I’ll treat his presence as a good, albeit insane, omen. You need to get a little crazy to deal with a winter like this, because to deal with it head-on is to encounter a floating sense of depression that will spread out for weeks, each passing storm serving as a reminder that it aint over yet, and we still have a ways to go. I have to believe February isn’t going to be as bad a month … but who knows? We could conceivably stick with this “storm a week” pattern through the rest of winter and have mounds of snow with us well into March. Shit, I hope not. But at some point you have to entertain the possibility and ask yourself how you’re going to cope with that reality.

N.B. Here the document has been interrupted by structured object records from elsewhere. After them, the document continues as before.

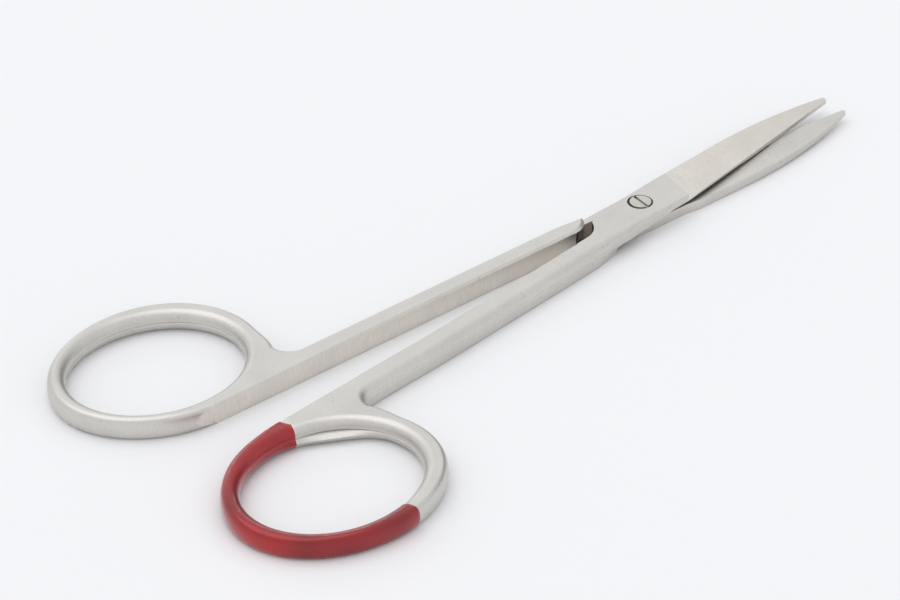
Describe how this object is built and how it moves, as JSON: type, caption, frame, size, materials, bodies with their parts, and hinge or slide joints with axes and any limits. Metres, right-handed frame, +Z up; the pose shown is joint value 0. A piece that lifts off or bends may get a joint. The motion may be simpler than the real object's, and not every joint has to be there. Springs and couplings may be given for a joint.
{
  "type": "suture scissors",
  "caption": "Straight steel suture scissors lying slightly open: two forged halves with finger rings on a slotted pivot screw, one ring coated red.",
  "frame": {"origin": "pivot axis at the underside of the lower half", "axes": "+X to the tips, +Y to the lower half's ring, +Z up along the pivot axis"},
  "size_m": [0.1147, 0.0531, 0.0028],
  "materials": {
    "steel": "satin ground stainless steel",
    "screw": "turned and ground stainless steel",
    "lacquer": "glossy red lacquer over steel"
  },
  "bodies": {
    "lower": {"lower_half": "steel", "pivot_screw": "screw"},
    "upper": {"upper_half": "steel", "ring_coating": "lacquer"}
  },
  "joints": [
    {"name": "pivot", "type": "hinge", "parent": "lower", "child": "upper", "pos_m": [0, 0, 0.0014], "axis": [0, 0, 1], "range_deg": [-6.3, 55]}
  ]
}
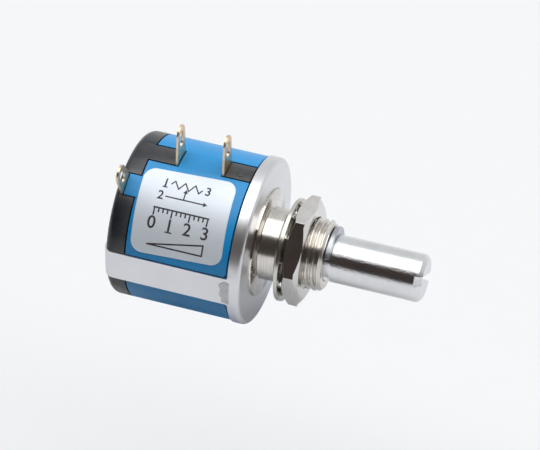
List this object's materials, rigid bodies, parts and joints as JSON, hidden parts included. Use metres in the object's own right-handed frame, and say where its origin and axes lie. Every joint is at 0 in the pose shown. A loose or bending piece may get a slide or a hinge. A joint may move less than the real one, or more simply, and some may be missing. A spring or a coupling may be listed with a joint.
{
  "type": "rotary potentiometer",
  "caption": "Multi-turn rotary potentiometer with a threaded panel bushing, slotted shaft, solder terminals and a helical wirewound element inside.",
  "frame": {"origin": "on the shaft axis at the face of the bushing flange that meets the panel", "axes": "+X along the shaft towards its slotted end, +Z through the two end terminals"},
  "size_m": [0.0404, 0.0224, 0.0274],
  "materials": {
    "aluminium_lid": "satin",
    "nickel_bushing": "bright nickel plate",
    "blue_plastic": "semi-gloss moulded",
    "black_plastic": "satin moulded",
    "foil_label": "printed foil",
    "gold_terminal": "thin gold plate",
    "resistance_wire": "wound wire",
    "bronze_spring": "bright",
    "bronze_bearing": "turned",
    "steel_washer": "satin",
    "fibre_washer": "matt",
    "steel_shaft": "ground and plated",
    "rotor_plastic": "moulded",
    "zinc_ring": "zinc plate",
    "carriage_plastic": "moulded",
    "washer_steel": "nickel plate",
    "nickel_nut": "nickel plate"
  },
  "bodies": {
    "case": {"front_lid": "aluminium_lid", "bushing": "nickel_bushing", "housing": "blue_plastic", "rear_cap": "black_plastic", "front_insulator": "black_plastic", "label": "foil_label", "terminal_1": "gold_terminal", "terminal_2": "gold_terminal", "terminal_3": "gold_terminal", "resistance_element": "resistance_wire", "collector_brush": "bronze_spring", "rear_bearing": "bronze_bearing", "thrust_washer": "steel_washer", "shim_washer": "fibre_washer"},
    "spindle": {"shaft": "steel_shaft", "rotor": "rotor_plastic", "rotor_pin": "steel_washer", "collector_rail": "gold_terminal", "slip_ring": "gold_terminal", "retaining_ring": "zinc_ring"},
    "wiper": {"wiper_carriage": "carriage_plastic", "wiper_contact": "bronze_spring", "rail_contact": "bronze_spring"},
    "washer": {"lock_washer": "washer_steel"},
    "nut": {"mounting_nut": "nickel_nut"}
  },
  "joints": [
    {"name": "shaft_turn", "type": "hinge", "parent": "case", "child": "spindle", "pos_m": [0, 0, 0], "axis": [1, 0, 0], "range_deg": [-540, 540]},
    {"name": "wiper_travel", "type": "slide", "parent": "spindle", "child": "wiper", "axis": [1, 0, 0], "range_m": [-0.0032, 0.0032]},
    {"name": "washer_travel", "type": "slide", "parent": "case", "child": "washer", "axis": [1, 0, 0], "range_m": [-0.0012, 0.002]},
    {"name": "nut_turn", "type": "hinge", "parent": "washer", "child": "nut", "pos_m": [0, 0, 0], "axis": [1, 0, 0], "range_deg": [-540, 900]}
  ],
  "couplings": [
    {"joint": "wiper_travel", "follows": "shaft_turn", "m_per_rad": -0.00033423},
    {"joint": "washer_travel", "follows": "nut_turn", "m_per_rad": 0.00012637}
  ]
}
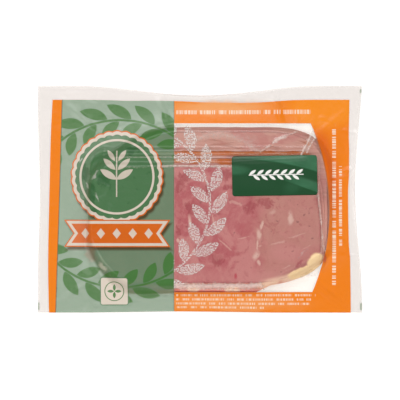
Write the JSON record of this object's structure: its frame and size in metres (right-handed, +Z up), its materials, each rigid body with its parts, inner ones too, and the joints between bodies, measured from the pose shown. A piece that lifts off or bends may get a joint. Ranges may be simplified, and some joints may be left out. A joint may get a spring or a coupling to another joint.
{
  "type": "pack of mutton bacon",
  "caption": "Flat vacuum pack of shingled mutton bacon slices under printed film with a clear window, with a stuck-on product label.",
  "frame": {"origin": "under the middle of the pack, on the surface it lies on", "axes": "+X along the pack's long side, to the right of its print; +Y to the upper edge of its print; +Z up, out of its printed face"},
  "size_m": [0.225, 0.1572, 0.0121],
  "materials": {
    "printed_film": "gloss",
    "clear_film": "gloss",
    "bacon_lean": "satin",
    "bacon_fat": "satin",
    "label_face": "gloss"
  },
  "bodies": {
    "root": {"pouch": "printed_film", "product_label": "label_face"}
  },
  "joints": []
}
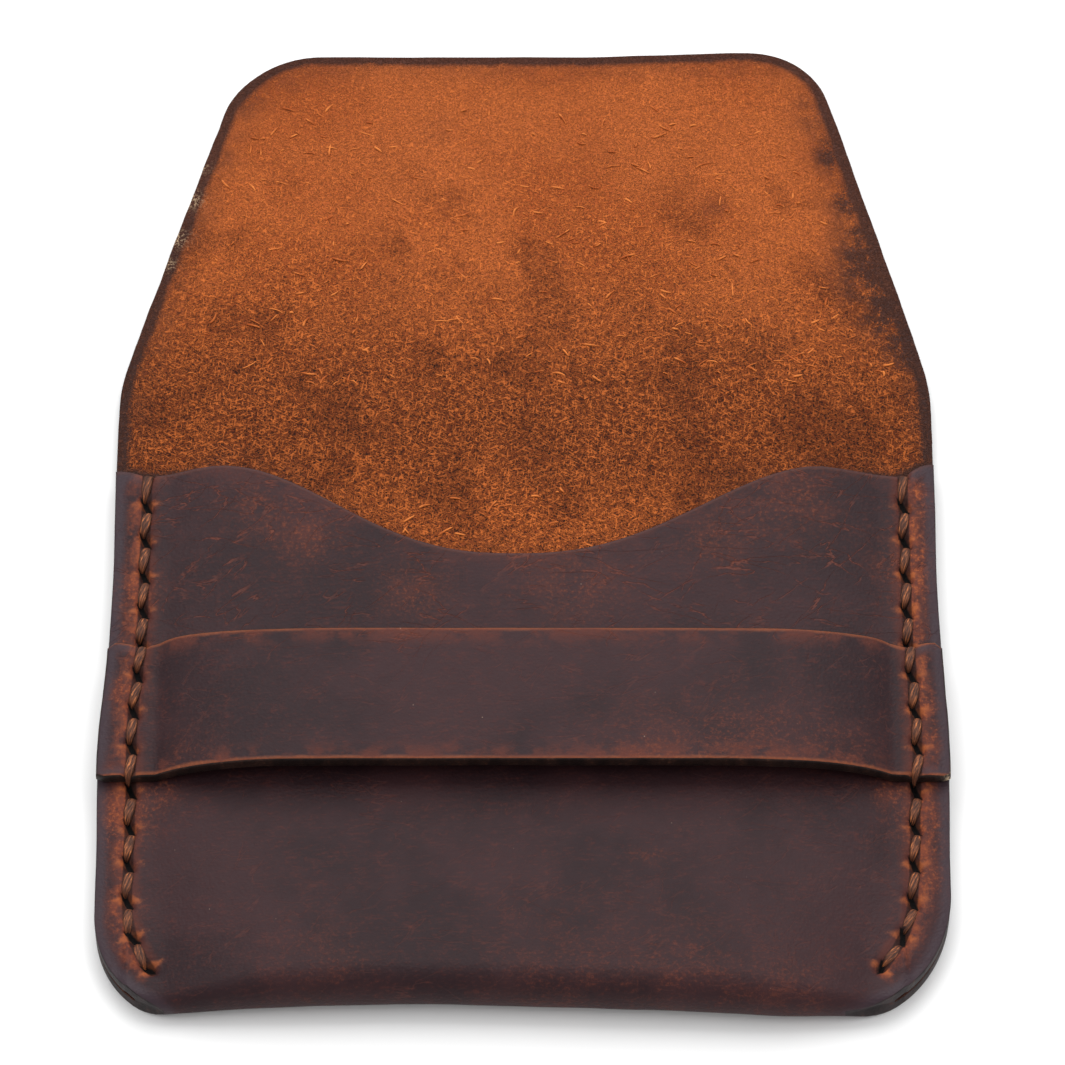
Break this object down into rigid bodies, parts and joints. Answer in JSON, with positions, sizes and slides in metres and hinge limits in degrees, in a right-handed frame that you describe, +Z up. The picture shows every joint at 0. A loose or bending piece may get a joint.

And while I wouldn’t say walking around in a pair of shorts and t-shirt is the answer, it at least points in the right direction, of making yourself oblivious to your physical environment and walking your own path, however warped it may be.

Forecast is for more snow/rain/sleet weirdness this Tuesday and Wednesday. At this point, a depressingly familiar weekly occurrence. Gone through six bags of calcium chloride from the local hardware store – went through three all of last winter. Here’s hoping the gods smile on us, and we don’t beat that shitty 72-inch record. This winter has been a matter of degrees, seeing just how far you can go before you snap, and realizing you most likely will not snap, but spend a lot of time, shaking your head and muttering, what the fuck over this Book of Job type weather. Got the long winter vibe way ahead of schedule this year.